Council member Liz Rundzieher asked why a MUD was needed versus a voluntary annexation.

“The plant is a few years out and it is going to be on the opposite side of the highway and down a little bit,” Vargas said. “Until the plant is there we have to assume it is never going to be there and with that assumption we have to extend utilities all the way into town.”

The 1,122-acre MUD is being established for a new residential and retail development by D.R. Horton, and the initial concept plan is for 3,600 home lots and a potential new school site in addition to some retail. No timetable was given for when the development might begin construction.

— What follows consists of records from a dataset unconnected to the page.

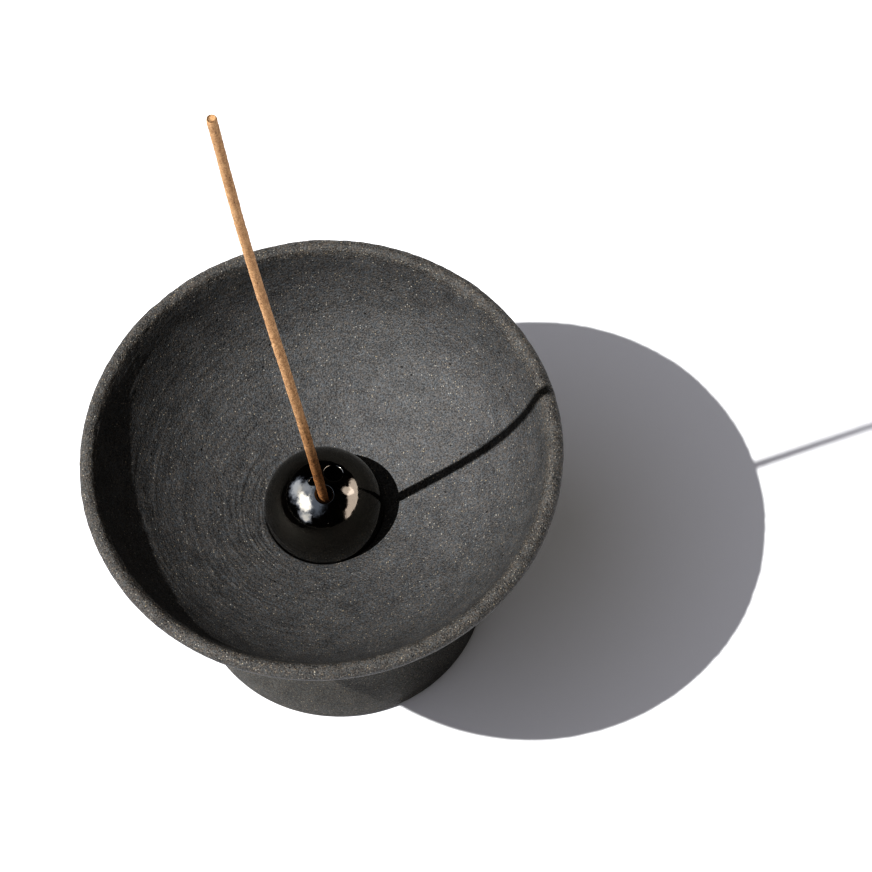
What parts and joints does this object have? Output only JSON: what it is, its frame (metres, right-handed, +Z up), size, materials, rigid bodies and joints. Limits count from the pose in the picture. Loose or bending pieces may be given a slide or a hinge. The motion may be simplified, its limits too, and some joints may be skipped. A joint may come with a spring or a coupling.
{
  "type": "incense burner",
  "caption": "Dark stoneware dish on a pedestal foot, with a loose glazed ball in its pocket that holds an upright incense stick.",
  "frame": {"origin": "on the dish's axis, in the plane that the foot stands on", "axes": "+Z up along the dish's axis; the stick leans towards -X"},
  "size_m": [0.1016, 0.1016, 0.2194],
  "materials": {
    "stoneware": "unglazed, matte and gritty",
    "black_glaze": "high gloss",
    "incense_paste": "matte pressed powder"
  },
  "bodies": {
    "bowl": {"pedestal_bowl": "stoneware"},
    "ball": {"incense_ball": "black_glaze"},
    "stick": {"incense_stick": "incense_paste"}
  },
  "joints": [
    {"name": "ball_lift", "type": "slide", "parent": "bowl", "child": "ball", "axis": [0, 0, 1], "range_m": [0, 0.05]},
    {"name": "stick_pull", "type": "slide", "parent": "ball", "child": "stick", "axis": [-0.0572, 0.0123, 0.9983], "range_m": [0, 0.03]}
  ]
}
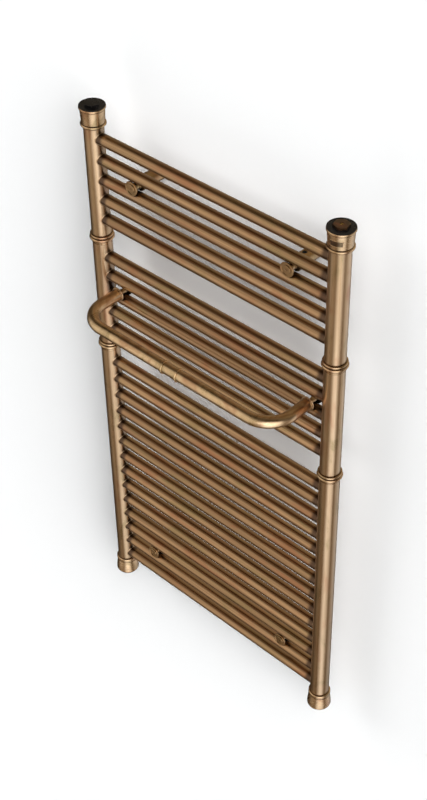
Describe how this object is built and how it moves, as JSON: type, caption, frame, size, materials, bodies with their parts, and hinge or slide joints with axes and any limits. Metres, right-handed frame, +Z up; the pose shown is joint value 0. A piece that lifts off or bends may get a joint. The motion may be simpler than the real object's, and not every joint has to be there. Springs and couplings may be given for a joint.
{
  "type": "towel warmer rack",
  "caption": "Wall-mounted water-heated ladder towel rail with round rungs between two columns, a bow-shaped front hanging rail and adjustable wall mounts.",
  "frame": {"origin": "middle of the four wall fixings, on the wall plane", "axes": "+X to the right along the rungs as seen from the room, +Y into the wall, +Z up the columns"},
  "size_m": [0.5808, 0.1763, 1.1233],
  "materials": {
    "bronze_rungs": "brushed antique bronze",
    "bronze_columns": "brushed antique bronze",
    "bronze_fittings": "polished antique bronze",
    "bronze_mounts": "satin antique bronze",
    "black_plastic": "gloss black",
    "black_metal": "gloss black",
    "steel": "plain zinc plated",
    "brass": "plain machined",
    "rubber": "soft"
  },
  "bodies": {
    "wall_stubs": {"wall_stub_top_left": "steel", "wall_stub_top_right": "steel", "wall_stub_bottom_left": "steel", "wall_stub_bottom_right": "steel"},
    "ladder": {"rung_01": "bronze_rungs", "rung_02": "bronze_rungs", "rung_03": "bronze_rungs", "rung_04": "bronze_rungs", "rung_05": "bronze_rungs", "rung_06": "bronze_rungs", "rung_07": "bronze_rungs", "rung_08": "bronze_rungs", "rung_09": "bronze_rungs", "rung_10": "bronze_rungs", "rung_11": "bronze_rungs", "rung_12": "bronze_rungs", "rung_13": "bronze_rungs", "rung_14": "bronze_rungs", "rung_15": "bronze_rungs", "rung_16": "bronze_rungs", "rung_17": "bronze_rungs", "rung_18": "bronze_rungs", "rung_19": "bronze_rungs", "rung_20": "bronze_rungs", "rung_21": "bronze_rungs", "rung_22": "bronze_rungs", "rung_23": "bronze_rungs", "rung_24": "bronze_rungs", "column_left": "bronze_columns", "column_head_left": "bronze_fittings", "column_foot_left": "bronze_fittings", "ring_upper_left": "bronze_fittings", "ring_lower_left": "bronze_fittings", "plug_seal_left": "black_plastic", "column_right": "bronze_columns", "column_head_right": "bronze_fittings", "column_foot_right": "bronze_fittings", "ring_upper_right": "bronze_fittings", "ring_lower_right": "bronze_fittings", "plug_seal_right": "black_plastic", "blank_plug": "black_metal", "vent_plug": "bronze_fittings", "bow": "bronze_rungs", "bow_rings": "bronze_fittings", "bow_collars": "bronze_fittings", "bow_inserts": "brass", "bow_studs": "bronze_mounts", "bow_washers": "bronze_mounts", "bow_nuts": "bronze_mounts", "clamp_caps": "bronze_mounts", "clamp_screws": "bronze_mounts", "grub_screws": "black_metal", "mount_sleeve_top_left": "bronze_mounts", "mount_sleeve_top_right": "bronze_mounts", "mount_sleeve_bottom_left": "bronze_mounts", "mount_sleeve_bottom_right": "bronze_mounts"},
    "vent_seal": {"vent_seal": "rubber"},
    "vent_screw": {"vent_screw": "brass"}
  },
  "joints": [
    {"name": "wall_offset", "type": "slide", "parent": "wall_stubs", "child": "ladder", "axis": [0, -1, 0], "range_m": [0, 0.012]},
    {"name": "vent_lift", "type": "slide", "parent": "ladder", "child": "vent_seal", "axis": [0, 0, 1], "range_m": [0, 0.0012]},
    {"name": "vent_turn", "type": "hinge", "parent": "vent_seal", "child": "vent_screw", "pos_m": [0.267, -0.062, 0.55], "axis": [0, 0, 1], "range_deg": [0, 540]}
  ],
  "couplings": [
    {"joint": "vent_turn", "follows": "vent_lift", "rad_per_m": 7850}
  ]
}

The Butler Farms development property – 433 acres – was annexed in late 2018, and is expected to have about 1,200 homes when built out.

Water leak assistance
When the Council discussed two weeks ago the possibility of making adjustments to water bills in the case of excessive leaks or broken pipes due to the recent winter storm, staff realized there was no policy in place to address such adjustments.

Monday, staff proposed a new policy, which the Council approved, that will now offer an opportunity for water customers to get assistance in the form of a credit on their bill should it be considerably higher due to leaks or broken pipes.

“I decided to go ahead and present a resolution for a leak policy that would have the ability and flexibility for us to make adjustments during a winter storm or something like that,” Wilkins said. “It would allow the utility billing department to evaluate if someone has a leak to determine if we can give them a credit, and in the event of a winter storm we can take further action and maybe do something additional.”

To be eligible, customers must have a copy of a repair receipt and provide the range of high bill dates caused by the leak, as well as the date and description of the repair. If eligible, adjustments can be made to up to two consecutive billing periods prior to any repairs, but adjustments can’t be in excess of $100 per billing cycle. Adjustments will be made as a credit on the water account.

The final determination for granting the adjustment will be made by the City Administrator or City Treasurer.